In an apparent softening, the United States said it will take into account views of the United Nations official for Afghanistan who opposes a U.S. decision to close the New York office of the ruling Taliban militia.

Francesc Vendrell, the special U.N. envoy for Afghanistan, has said the move to shut the office could hurt U.N. efforts to end the country's 20-year civil war. He met Tuesday with officials from the State Department's South Asia desk.

State Department spokesman Richard Boucher said he could not speculate about whether the U.S. would be willing to consider allowing a Taliban delegate to stay on in New York. But he said the State Department "will be listening to Mr. Vandrell's views and concerns. We'll take them into account."

Vendrell said Monday he hoped a formula could be agreed upon so Afghanistan's Taliban rulers could keep a delegate in New York after the State Department ordered them last week to close their office, which serves as a liaison to the United Nations, among other functions.

The Taliban is not recognized by the U.N. or most nations as the government of Afghanistan, although it occupies most of the country. Instead, recognition is still given to the former government, which controls a swath of territory in the north and represents the Northern Alliance.

A U.N. Security Council resolution in December 2000 tightening sanctions against the Taliban urged countries to reduce their offices and staff, but said Taliban missions to world organizations might stay open if the host country agreed.

The sanctions, which included an arms and travel embargo against the Taliban, were aimed at forcing it to hand over Saudi billionaire Osama bin Laden, charged with masterminding bombings of U.S. embassies in Kenya and Tanzania in 1998.

Vendrell's goal is to find a way out of a protracted civil war and a humanitarian crisis that has uprooted some 500,000 Afghans in the past year because of drought and war.

The Taliban has threatened to shut down its U.N. headquarters if its office were closed in New York, an action that Vendrell said would "constitute another handicap in the work that we are trying to do on the peace front."

U.S. envoy Nancy Soderberg said the Taliban's New York office would have to be closed, although she left open the possibility that Taliban officials negotiating with the United Nations would not have to leave the country.

"I'm sure we can find a way to continue that dialogue," she said. "We don't have the answer quite yet, frankly. But the offices absolutely will be closed."

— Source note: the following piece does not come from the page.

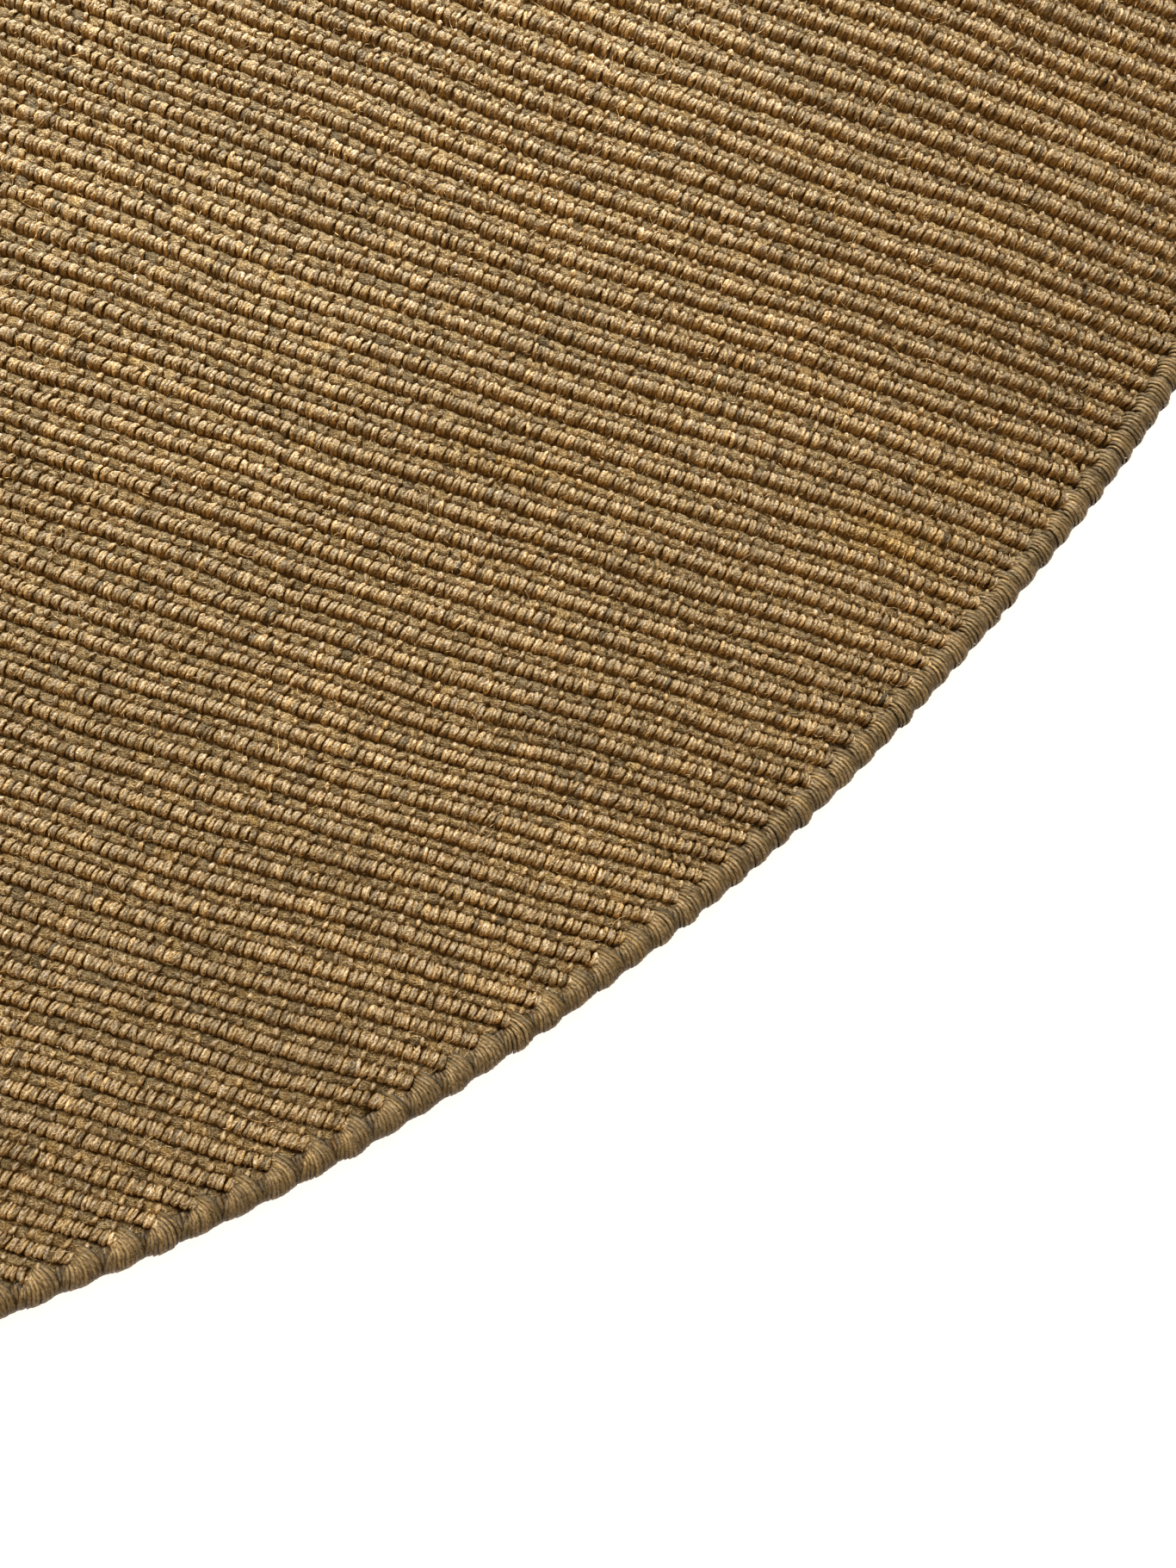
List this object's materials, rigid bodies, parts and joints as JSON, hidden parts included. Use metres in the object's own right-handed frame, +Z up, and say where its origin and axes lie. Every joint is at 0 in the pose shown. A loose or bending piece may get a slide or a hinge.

Leili Helms, an adviser to the head of the Taliban's New York office, Abdul Hakeem Mujahid, said on Tuesday that the order from the U.S. Treasury to close the office had not been received yet

Helms said the Taliban had tried to send "positive messages" to the new U.S. administration to resolve the bin Laden issue, proposing a number of options, including putting him on trial i an Islamic country. But she said "the only thing the U.S. is doing is rebuffing them" by ordering the New York office closed.